_TASK TO CARRY OUT:_ Copy exactly the lines from the one containing "const turn = BLADE_FOLD_ANGLE" through the one containing "obj.parent = None", both included, and nothing else.
################
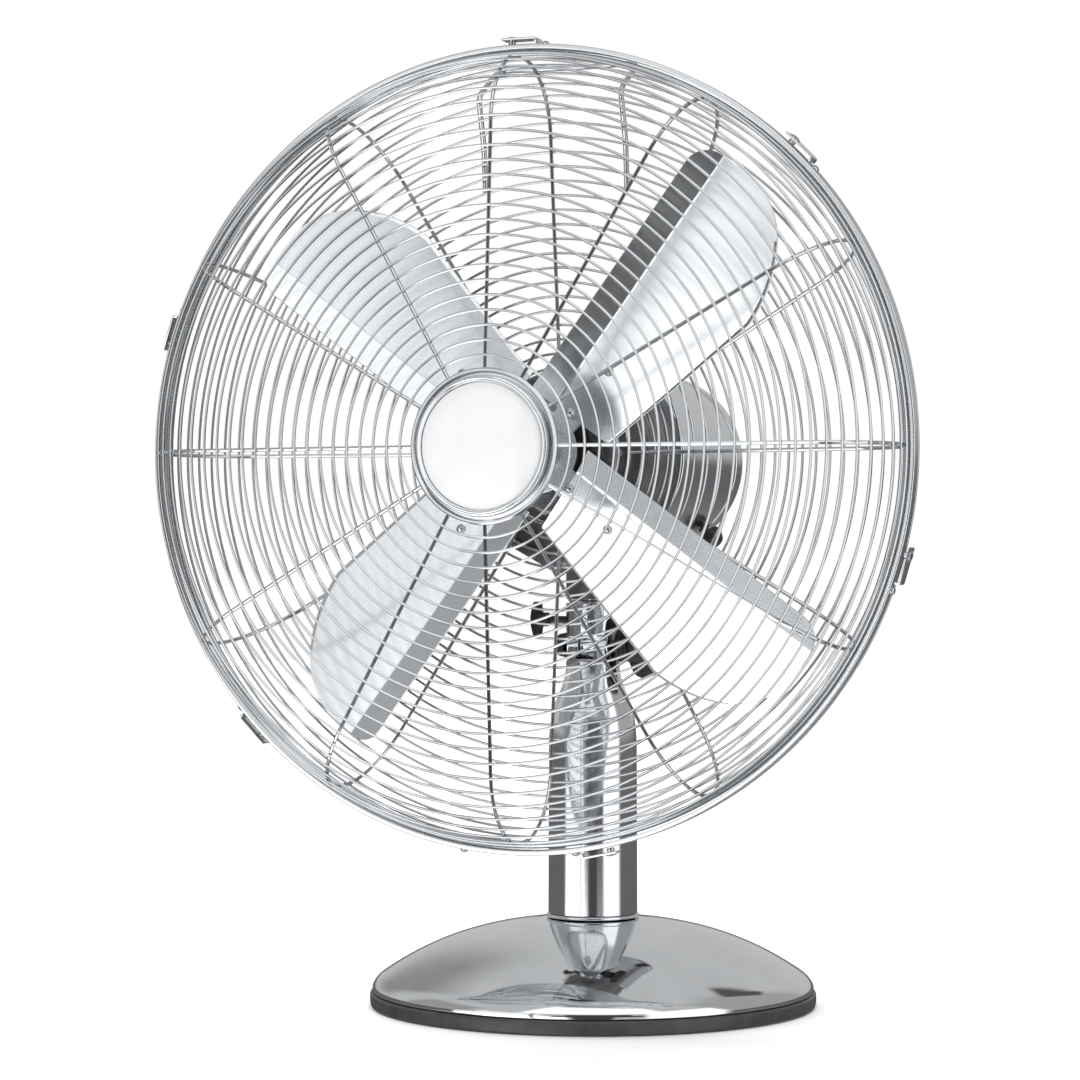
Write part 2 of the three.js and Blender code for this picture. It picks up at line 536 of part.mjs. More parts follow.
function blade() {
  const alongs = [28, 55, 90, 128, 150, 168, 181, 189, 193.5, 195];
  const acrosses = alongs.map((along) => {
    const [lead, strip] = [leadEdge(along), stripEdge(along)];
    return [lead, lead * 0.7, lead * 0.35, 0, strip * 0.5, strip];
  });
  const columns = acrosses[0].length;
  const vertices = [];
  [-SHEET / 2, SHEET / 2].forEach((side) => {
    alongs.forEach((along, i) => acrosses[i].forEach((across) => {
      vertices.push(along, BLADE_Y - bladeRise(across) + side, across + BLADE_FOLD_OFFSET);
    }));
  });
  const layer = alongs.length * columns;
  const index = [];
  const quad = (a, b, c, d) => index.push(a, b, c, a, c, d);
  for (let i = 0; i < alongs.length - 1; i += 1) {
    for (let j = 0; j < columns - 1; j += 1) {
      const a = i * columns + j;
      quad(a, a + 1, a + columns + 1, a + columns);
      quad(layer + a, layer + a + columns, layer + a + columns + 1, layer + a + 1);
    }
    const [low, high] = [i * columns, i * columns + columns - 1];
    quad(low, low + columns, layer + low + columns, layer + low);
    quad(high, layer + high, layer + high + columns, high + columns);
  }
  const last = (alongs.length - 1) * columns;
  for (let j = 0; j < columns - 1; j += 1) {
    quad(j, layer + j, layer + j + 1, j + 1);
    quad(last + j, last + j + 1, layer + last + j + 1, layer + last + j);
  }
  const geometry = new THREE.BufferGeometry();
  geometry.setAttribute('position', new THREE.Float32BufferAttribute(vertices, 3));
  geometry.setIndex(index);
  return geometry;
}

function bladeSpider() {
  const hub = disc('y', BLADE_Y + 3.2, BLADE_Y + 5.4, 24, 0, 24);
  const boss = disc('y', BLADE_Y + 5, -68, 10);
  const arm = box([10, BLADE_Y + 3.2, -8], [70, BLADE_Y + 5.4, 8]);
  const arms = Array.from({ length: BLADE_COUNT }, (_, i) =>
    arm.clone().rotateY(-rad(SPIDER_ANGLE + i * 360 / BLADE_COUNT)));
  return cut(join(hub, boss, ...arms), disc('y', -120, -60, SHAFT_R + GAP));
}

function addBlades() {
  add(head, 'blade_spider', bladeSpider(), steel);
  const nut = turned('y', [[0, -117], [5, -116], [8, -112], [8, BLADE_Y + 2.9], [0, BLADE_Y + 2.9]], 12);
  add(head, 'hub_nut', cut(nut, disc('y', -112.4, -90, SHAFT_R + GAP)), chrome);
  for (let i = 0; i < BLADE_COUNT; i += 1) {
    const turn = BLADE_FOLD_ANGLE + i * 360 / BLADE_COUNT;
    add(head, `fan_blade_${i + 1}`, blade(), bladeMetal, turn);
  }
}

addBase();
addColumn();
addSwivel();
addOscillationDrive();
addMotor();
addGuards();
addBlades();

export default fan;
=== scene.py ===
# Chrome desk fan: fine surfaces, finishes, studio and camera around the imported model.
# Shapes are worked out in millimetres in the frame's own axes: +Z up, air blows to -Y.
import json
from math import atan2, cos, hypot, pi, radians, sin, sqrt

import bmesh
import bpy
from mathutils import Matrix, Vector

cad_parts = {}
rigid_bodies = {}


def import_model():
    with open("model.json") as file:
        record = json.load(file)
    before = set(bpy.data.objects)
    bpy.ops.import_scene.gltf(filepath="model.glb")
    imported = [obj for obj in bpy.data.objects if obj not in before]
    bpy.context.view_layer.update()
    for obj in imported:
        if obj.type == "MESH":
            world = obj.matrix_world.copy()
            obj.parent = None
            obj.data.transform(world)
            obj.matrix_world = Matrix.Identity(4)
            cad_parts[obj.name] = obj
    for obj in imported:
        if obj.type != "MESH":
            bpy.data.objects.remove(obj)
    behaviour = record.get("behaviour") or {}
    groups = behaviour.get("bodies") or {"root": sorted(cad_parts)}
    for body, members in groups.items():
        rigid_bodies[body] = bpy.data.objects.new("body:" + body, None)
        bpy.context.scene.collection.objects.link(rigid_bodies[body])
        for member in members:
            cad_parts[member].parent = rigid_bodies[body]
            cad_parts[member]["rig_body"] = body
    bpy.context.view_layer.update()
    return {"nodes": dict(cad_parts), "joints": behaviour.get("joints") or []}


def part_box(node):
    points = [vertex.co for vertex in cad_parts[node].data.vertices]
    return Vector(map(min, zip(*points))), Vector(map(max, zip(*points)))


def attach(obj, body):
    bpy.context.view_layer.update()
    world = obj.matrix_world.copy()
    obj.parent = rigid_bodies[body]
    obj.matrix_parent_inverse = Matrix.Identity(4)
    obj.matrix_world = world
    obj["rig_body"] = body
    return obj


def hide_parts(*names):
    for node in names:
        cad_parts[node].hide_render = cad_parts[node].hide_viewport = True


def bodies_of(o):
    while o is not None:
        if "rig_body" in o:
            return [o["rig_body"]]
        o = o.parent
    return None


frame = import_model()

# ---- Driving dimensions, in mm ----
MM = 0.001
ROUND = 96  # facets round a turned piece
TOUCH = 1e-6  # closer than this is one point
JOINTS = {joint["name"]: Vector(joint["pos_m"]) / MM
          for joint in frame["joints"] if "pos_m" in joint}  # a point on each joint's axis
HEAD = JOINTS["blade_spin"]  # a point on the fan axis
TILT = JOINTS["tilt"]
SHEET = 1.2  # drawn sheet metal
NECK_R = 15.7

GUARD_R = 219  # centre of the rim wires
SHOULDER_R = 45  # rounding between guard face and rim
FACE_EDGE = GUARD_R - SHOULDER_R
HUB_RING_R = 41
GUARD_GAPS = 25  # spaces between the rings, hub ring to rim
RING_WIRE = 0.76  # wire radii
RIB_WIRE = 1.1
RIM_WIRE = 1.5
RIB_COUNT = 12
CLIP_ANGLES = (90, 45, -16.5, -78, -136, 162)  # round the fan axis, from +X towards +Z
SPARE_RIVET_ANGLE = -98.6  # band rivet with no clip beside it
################
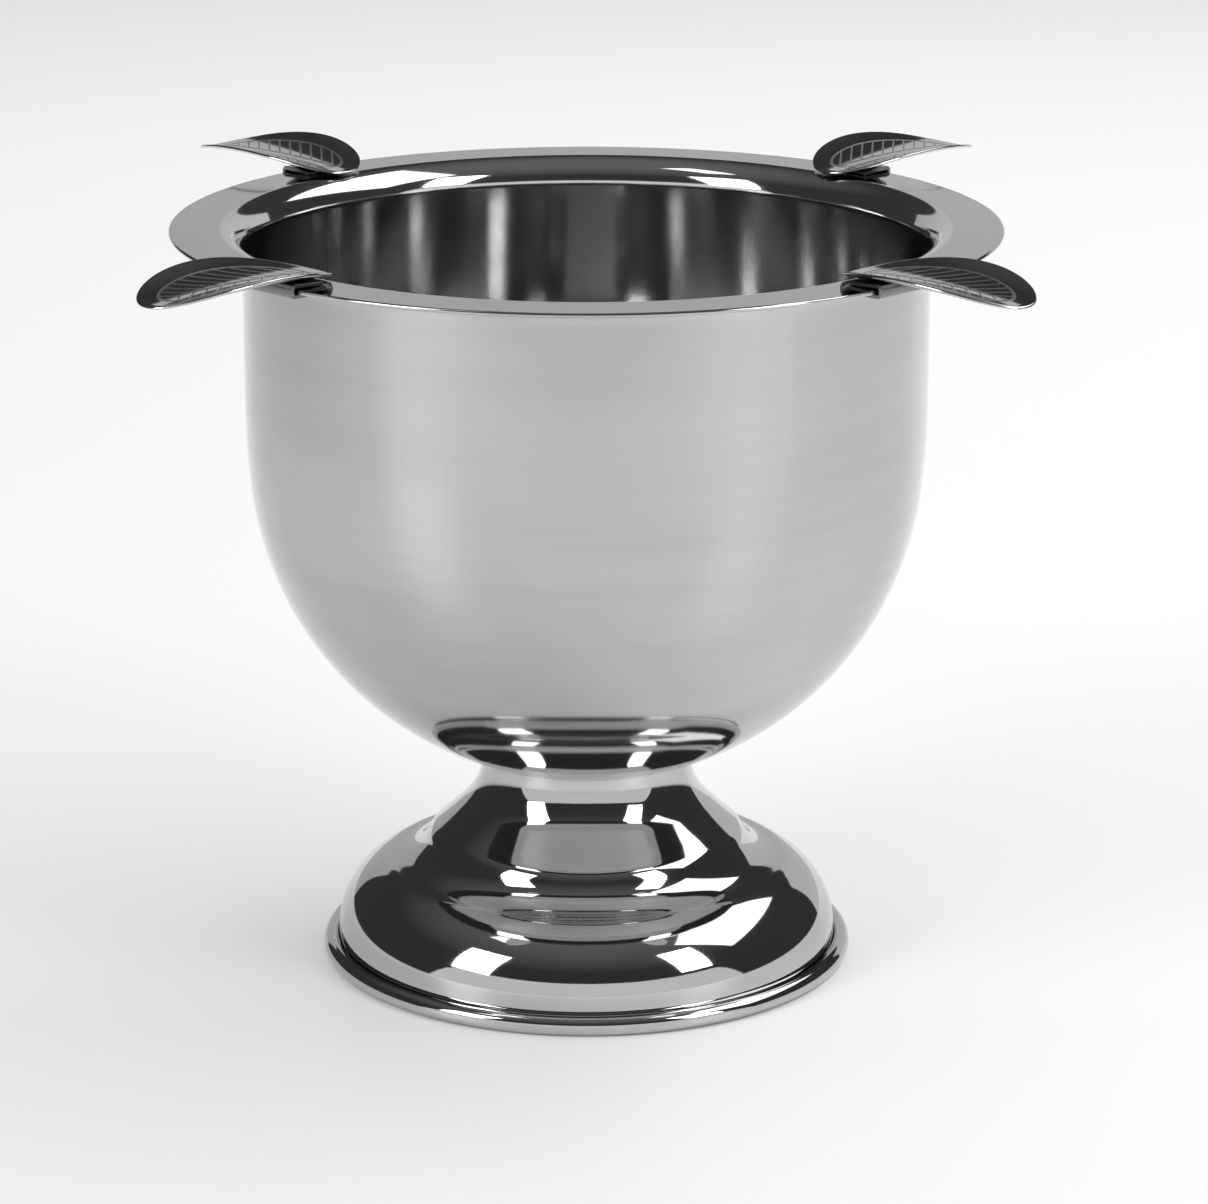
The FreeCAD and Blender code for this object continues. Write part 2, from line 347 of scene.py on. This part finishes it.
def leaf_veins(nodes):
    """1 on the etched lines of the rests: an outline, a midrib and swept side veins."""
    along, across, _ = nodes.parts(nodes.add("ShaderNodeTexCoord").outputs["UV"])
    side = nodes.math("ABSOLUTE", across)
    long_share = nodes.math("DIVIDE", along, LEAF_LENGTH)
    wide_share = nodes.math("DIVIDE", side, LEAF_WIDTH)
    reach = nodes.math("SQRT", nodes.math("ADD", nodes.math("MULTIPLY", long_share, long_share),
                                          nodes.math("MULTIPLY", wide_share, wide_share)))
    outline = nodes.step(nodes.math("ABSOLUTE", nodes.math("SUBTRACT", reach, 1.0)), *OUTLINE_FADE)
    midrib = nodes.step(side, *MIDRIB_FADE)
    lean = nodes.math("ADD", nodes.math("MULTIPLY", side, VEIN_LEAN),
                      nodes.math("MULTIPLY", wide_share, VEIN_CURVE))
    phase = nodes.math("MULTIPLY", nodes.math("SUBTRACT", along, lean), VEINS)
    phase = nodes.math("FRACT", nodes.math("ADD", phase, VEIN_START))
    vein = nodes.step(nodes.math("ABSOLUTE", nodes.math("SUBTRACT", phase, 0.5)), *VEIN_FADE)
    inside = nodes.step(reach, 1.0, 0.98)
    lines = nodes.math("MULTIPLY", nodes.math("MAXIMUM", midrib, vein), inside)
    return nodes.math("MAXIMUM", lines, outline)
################
_SOLUTION TO THIS TASK:_
    const turn = BLADE_FOLD_ANGLE + i * 360 / BLADE_COUNT;
    add(head, `fan_blade_${i + 1}`, blade(), bladeMetal, turn);
  }
}

addBase();
addColumn();
addSwivel();
addOscillationDrive();
addMotor();
addGuards();
addBlades();

export default fan;
=== scene.py ===
# Chrome desk fan: fine surfaces, finishes, studio and camera around the imported model.
# Shapes are worked out in millimetres in the frame's own axes: +Z up, air blows to -Y.
import json
from math import atan2, cos, hypot, pi, radians, sin, sqrt

import bmesh
import bpy
from mathutils import Matrix, Vector

cad_parts = {}
rigid_bodies = {}


def import_model():
    with open("model.json") as file:
        record = json.load(file)
    before = set(bpy.data.objects)
    bpy.ops.import_scene.gltf(filepath="model.glb")
    imported = [obj for obj in bpy.data.objects if obj not in before]
    bpy.context.view_layer.update()
    for obj in imported:
        if obj.type == "MESH":
            world = obj.matrix_world.copy()
            obj.parent = None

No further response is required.